To argue with a person who has renounced the use of reason is like administering medicine to the dead.  Thomas Paine.

No man can get rich in politics unless he is a crook.  It cannot be done. Harry Truman

Only good liberal is one taking a dirt nap.

QUIETShooter

Re: Ukraine vs. Russia
« Reply #498 on: March 08, 2022, 06:29:36 PM »
Unlike Zelensky, who has balls the size of Mt. Everest but a bit naive in diplomacy, Pootin knew that there was only so much NATO and the US would and could do.

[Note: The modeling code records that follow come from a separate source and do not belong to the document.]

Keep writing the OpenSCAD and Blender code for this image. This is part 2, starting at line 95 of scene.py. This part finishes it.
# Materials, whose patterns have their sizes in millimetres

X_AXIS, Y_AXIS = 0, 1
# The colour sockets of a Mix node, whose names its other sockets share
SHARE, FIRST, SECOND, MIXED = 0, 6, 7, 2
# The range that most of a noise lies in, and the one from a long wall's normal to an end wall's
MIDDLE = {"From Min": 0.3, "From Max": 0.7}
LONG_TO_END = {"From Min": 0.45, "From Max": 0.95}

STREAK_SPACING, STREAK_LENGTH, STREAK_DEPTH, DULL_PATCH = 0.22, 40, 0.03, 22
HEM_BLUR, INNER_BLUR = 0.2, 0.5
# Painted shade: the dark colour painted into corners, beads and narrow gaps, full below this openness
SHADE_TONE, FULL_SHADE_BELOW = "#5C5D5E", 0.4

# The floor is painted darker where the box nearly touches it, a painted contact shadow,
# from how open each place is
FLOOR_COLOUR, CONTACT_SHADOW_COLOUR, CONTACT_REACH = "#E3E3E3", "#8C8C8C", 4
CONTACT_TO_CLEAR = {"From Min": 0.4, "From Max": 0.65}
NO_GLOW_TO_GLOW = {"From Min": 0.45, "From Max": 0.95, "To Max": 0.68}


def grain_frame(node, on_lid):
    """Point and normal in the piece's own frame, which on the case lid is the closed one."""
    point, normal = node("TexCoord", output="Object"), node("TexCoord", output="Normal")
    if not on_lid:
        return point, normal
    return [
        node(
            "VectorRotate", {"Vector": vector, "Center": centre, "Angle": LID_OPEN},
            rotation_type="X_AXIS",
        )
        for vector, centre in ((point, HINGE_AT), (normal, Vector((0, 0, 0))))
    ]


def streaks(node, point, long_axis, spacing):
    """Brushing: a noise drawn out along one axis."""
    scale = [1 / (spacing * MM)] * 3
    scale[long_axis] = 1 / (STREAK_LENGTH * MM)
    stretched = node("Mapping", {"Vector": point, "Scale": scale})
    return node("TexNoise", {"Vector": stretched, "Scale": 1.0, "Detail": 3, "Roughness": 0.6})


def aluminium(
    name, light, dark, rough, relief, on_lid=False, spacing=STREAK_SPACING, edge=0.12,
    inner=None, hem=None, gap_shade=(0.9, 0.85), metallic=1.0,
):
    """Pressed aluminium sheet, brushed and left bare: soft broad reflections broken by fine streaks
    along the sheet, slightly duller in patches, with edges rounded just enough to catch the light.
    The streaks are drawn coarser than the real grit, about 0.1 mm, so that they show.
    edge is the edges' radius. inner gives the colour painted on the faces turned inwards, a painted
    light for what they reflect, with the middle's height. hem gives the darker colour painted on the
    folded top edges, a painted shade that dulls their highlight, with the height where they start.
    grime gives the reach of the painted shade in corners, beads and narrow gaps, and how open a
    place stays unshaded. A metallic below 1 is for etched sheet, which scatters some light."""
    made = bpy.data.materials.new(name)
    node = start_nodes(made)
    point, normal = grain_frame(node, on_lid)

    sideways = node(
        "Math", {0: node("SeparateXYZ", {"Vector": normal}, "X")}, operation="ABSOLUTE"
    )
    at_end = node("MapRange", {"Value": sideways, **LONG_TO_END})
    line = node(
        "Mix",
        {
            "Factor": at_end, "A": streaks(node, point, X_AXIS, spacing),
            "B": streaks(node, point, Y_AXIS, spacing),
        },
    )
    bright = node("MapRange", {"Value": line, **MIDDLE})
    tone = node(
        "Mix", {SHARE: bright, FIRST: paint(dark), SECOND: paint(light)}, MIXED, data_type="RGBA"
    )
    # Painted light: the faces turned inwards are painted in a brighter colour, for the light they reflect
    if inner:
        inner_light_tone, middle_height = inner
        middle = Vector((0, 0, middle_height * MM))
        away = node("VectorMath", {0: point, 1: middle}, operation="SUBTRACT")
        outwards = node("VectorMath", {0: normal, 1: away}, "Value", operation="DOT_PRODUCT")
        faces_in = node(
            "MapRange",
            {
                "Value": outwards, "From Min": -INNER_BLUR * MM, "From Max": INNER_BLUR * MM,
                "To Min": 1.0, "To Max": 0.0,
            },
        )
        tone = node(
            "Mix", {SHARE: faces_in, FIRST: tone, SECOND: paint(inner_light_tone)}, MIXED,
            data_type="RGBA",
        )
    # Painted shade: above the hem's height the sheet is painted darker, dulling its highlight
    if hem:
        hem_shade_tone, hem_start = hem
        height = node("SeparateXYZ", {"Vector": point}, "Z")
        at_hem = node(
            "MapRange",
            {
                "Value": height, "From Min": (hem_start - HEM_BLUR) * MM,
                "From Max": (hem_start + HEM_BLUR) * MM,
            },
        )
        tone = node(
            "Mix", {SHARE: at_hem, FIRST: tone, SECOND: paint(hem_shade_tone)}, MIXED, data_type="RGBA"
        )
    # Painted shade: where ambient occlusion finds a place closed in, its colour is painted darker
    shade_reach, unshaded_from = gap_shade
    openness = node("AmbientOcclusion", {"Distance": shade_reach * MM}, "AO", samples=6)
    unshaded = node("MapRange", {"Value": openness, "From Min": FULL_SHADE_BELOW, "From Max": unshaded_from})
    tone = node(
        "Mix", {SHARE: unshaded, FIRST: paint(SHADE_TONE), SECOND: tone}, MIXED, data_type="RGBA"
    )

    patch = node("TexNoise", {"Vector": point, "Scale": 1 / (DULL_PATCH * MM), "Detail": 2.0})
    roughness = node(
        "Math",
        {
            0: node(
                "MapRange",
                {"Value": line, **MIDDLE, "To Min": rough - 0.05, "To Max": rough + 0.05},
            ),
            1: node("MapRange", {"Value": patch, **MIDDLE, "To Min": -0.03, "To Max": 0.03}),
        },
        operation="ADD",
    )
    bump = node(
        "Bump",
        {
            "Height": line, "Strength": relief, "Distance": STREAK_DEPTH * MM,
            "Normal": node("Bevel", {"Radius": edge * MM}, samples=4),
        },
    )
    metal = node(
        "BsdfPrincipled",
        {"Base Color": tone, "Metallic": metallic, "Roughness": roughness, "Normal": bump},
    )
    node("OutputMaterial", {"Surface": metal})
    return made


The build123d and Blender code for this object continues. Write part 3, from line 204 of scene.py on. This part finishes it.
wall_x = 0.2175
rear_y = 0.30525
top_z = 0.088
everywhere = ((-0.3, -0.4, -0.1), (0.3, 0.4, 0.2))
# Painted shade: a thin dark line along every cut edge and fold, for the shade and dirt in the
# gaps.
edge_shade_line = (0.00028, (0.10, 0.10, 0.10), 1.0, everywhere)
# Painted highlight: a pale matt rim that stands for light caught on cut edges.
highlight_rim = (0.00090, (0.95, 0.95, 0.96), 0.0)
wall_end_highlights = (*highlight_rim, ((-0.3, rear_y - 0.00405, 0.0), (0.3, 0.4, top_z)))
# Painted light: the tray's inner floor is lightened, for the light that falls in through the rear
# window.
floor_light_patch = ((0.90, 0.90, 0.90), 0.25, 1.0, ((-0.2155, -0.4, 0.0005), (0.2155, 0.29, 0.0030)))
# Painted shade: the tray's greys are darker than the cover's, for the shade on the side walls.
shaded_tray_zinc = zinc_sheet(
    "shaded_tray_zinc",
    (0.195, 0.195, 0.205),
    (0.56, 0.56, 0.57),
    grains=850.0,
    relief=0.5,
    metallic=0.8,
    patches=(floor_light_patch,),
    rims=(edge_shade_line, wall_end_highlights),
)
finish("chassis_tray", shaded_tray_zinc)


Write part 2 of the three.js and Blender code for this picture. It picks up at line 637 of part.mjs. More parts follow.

Meanwhile, Ukraine stands in ruins....... :(
Sometimes you gotta know when to save your bullets.

Kuleana

Re: Ukraine vs. Russia
« Reply #499 on: March 08, 2022, 07:08:27 PM »
Meanwhile, Ukraine stands in ruins....... :(
The devastation of Ukraine is no one's fault but Zelensky.  If he did in fact believe he was in control of the situation, he is the most foolish and naive leader in the 21st century. 

Maybe not in the continental US, but anyone else in the World with the slightest knowledge of the geopolitics knows, that it was the US empire since 2014 and, until the Russian take Kiev, is still calling the shots in Ukraine.